---- Records shown

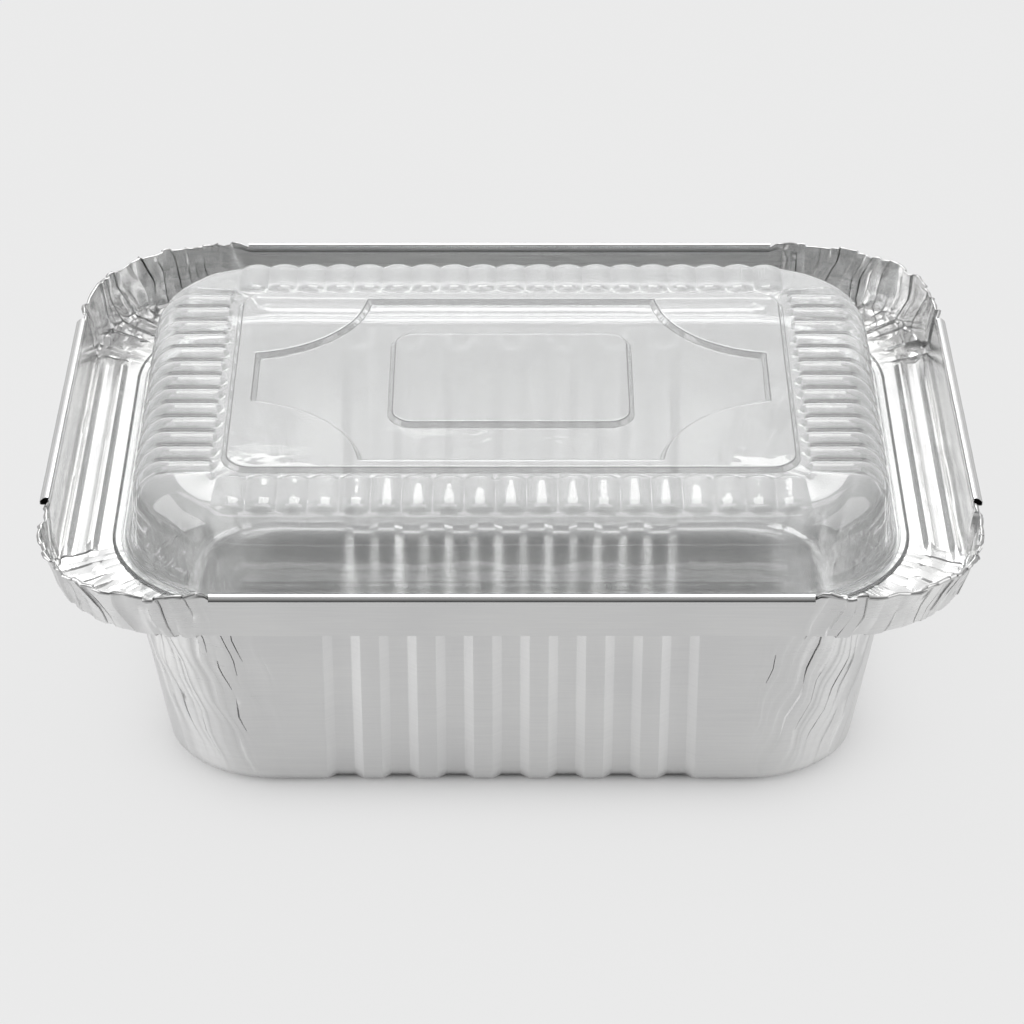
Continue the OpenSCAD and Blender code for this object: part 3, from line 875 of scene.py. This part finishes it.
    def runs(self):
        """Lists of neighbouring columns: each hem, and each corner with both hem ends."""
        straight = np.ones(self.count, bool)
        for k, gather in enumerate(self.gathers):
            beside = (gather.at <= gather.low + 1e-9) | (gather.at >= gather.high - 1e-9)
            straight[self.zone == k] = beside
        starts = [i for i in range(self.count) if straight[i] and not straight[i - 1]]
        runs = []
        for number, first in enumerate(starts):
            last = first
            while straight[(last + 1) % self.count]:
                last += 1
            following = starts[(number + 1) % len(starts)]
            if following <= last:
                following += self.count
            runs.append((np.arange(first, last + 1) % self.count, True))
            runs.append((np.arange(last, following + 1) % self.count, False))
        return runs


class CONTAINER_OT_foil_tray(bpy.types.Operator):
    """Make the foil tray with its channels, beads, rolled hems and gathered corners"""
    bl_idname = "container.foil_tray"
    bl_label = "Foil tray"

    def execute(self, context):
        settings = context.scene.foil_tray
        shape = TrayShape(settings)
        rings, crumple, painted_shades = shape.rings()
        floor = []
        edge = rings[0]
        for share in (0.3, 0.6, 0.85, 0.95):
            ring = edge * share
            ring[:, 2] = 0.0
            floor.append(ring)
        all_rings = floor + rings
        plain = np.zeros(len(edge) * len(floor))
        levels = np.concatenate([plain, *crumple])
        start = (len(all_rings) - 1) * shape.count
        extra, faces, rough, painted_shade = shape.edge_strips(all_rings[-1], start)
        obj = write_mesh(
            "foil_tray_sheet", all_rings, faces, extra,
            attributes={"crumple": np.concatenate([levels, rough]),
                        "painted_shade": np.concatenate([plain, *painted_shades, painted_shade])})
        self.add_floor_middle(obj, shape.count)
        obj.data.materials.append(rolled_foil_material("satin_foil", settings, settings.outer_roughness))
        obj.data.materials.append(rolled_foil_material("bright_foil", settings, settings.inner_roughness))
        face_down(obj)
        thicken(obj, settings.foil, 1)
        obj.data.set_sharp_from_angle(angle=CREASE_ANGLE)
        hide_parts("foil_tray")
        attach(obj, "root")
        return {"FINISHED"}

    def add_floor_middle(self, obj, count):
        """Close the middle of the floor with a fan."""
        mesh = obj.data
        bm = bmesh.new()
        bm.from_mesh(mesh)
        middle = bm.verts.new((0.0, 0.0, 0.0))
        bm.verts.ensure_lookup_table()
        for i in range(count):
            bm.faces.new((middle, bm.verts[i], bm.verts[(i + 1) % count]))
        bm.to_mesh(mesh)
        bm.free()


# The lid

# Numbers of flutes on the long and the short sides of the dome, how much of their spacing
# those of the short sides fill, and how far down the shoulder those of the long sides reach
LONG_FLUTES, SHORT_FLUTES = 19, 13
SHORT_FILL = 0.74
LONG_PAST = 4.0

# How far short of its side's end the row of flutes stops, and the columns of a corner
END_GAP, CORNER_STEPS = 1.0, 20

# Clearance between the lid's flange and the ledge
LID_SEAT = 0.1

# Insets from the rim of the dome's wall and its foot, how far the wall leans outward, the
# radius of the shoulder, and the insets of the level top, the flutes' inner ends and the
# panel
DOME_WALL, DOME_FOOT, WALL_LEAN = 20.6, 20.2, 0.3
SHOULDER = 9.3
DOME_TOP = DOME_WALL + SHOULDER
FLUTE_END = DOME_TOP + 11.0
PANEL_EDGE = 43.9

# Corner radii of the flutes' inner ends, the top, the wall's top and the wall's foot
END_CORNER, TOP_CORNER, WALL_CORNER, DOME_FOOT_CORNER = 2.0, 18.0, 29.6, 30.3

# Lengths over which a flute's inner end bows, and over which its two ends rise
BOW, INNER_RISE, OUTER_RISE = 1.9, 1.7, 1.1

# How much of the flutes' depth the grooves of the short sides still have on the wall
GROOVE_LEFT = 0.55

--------
---- Records shown

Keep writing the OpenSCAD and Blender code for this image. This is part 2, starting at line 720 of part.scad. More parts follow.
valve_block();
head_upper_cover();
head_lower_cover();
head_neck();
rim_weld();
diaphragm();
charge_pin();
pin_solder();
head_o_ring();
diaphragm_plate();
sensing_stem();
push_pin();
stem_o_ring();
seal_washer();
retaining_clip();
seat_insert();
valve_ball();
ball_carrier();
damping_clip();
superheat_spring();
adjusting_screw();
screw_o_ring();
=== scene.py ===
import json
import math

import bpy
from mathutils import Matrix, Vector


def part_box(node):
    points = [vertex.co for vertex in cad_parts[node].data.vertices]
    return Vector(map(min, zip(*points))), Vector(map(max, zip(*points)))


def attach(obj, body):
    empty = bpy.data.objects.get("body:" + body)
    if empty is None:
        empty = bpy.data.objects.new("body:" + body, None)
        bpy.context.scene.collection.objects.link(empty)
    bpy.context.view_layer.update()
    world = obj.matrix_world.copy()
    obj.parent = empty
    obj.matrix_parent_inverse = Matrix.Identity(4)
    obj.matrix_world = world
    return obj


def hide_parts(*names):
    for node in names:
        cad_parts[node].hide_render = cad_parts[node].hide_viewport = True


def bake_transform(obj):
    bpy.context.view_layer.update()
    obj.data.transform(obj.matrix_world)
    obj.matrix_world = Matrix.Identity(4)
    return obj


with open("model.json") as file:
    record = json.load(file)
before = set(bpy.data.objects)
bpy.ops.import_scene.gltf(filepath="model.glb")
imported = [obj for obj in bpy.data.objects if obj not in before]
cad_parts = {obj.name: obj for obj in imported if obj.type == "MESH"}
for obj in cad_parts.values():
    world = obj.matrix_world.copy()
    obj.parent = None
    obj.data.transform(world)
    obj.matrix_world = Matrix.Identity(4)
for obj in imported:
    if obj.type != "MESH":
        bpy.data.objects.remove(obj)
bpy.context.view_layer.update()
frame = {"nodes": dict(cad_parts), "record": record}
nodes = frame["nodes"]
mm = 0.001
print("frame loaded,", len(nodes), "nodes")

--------
---- Records shown

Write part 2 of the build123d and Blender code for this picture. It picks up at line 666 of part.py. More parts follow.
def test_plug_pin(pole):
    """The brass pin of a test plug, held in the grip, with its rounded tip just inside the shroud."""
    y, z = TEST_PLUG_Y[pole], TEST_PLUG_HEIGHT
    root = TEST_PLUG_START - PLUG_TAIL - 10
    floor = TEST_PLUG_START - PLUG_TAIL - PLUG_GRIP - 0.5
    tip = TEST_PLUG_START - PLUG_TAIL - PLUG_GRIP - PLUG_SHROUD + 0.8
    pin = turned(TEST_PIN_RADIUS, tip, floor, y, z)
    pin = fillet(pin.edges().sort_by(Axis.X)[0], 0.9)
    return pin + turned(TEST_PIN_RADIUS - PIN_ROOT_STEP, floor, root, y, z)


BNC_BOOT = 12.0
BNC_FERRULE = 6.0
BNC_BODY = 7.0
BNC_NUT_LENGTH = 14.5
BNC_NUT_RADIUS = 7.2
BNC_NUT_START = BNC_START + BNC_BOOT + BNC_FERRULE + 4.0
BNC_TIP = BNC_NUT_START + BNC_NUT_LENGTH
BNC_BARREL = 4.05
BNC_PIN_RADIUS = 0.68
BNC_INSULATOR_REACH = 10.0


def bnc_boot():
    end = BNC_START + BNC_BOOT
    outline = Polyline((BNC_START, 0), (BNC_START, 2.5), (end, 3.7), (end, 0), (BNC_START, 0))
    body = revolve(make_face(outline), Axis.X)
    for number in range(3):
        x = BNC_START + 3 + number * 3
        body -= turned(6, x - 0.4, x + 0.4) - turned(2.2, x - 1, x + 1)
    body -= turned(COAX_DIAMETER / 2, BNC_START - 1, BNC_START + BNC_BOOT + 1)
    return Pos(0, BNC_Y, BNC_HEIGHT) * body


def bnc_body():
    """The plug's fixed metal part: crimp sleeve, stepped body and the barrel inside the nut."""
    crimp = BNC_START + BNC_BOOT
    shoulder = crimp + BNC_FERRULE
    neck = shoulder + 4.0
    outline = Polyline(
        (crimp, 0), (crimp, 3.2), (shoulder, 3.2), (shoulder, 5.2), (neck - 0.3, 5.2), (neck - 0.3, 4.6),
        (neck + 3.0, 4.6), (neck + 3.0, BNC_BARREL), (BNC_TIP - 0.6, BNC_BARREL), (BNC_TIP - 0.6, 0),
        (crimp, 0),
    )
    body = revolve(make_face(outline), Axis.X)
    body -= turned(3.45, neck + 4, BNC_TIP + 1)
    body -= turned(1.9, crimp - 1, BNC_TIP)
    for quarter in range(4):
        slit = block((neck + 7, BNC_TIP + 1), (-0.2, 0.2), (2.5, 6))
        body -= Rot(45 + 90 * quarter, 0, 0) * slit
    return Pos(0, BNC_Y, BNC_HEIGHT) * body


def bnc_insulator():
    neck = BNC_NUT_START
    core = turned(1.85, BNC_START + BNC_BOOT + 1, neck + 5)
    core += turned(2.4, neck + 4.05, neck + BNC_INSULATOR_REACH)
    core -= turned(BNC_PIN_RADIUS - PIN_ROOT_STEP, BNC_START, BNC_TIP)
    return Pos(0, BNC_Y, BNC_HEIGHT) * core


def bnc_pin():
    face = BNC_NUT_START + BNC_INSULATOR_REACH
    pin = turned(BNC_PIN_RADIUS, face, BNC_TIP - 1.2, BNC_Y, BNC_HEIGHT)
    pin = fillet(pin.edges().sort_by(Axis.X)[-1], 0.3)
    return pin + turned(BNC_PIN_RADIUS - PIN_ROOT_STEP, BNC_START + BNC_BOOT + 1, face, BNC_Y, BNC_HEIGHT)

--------

**Short problem:** Exactly reproduce the stretch from the line with "Continue the OpenSCAD" through the line with "return runs", including both ends and nothing else.

**Task output:**
Continue the OpenSCAD and Blender code for this object: part 3, from line 875 of scene.py. This part finishes it.
    def runs(self):
        """Lists of neighbouring columns: each hem, and each corner with both hem ends."""
        straight = np.ones(self.count, bool)
        for k, gather in enumerate(self.gathers):
            beside = (gather.at <= gather.low + 1e-9) | (gather.at >= gather.high - 1e-9)
            straight[self.zone == k] = beside
        starts = [i for i in range(self.count) if straight[i] and not straight[i - 1]]
        runs = []
        for number, first in enumerate(starts):
            last = first
            while straight[(last + 1) % self.count]:
                last += 1
            following = starts[(number + 1) % len(starts)]
            if following <= last:
                following += self.count
            runs.append((np.arange(first, last + 1) % self.count, True))
            runs.append((np.arange(last, following + 1) % self.count, False))
        return runs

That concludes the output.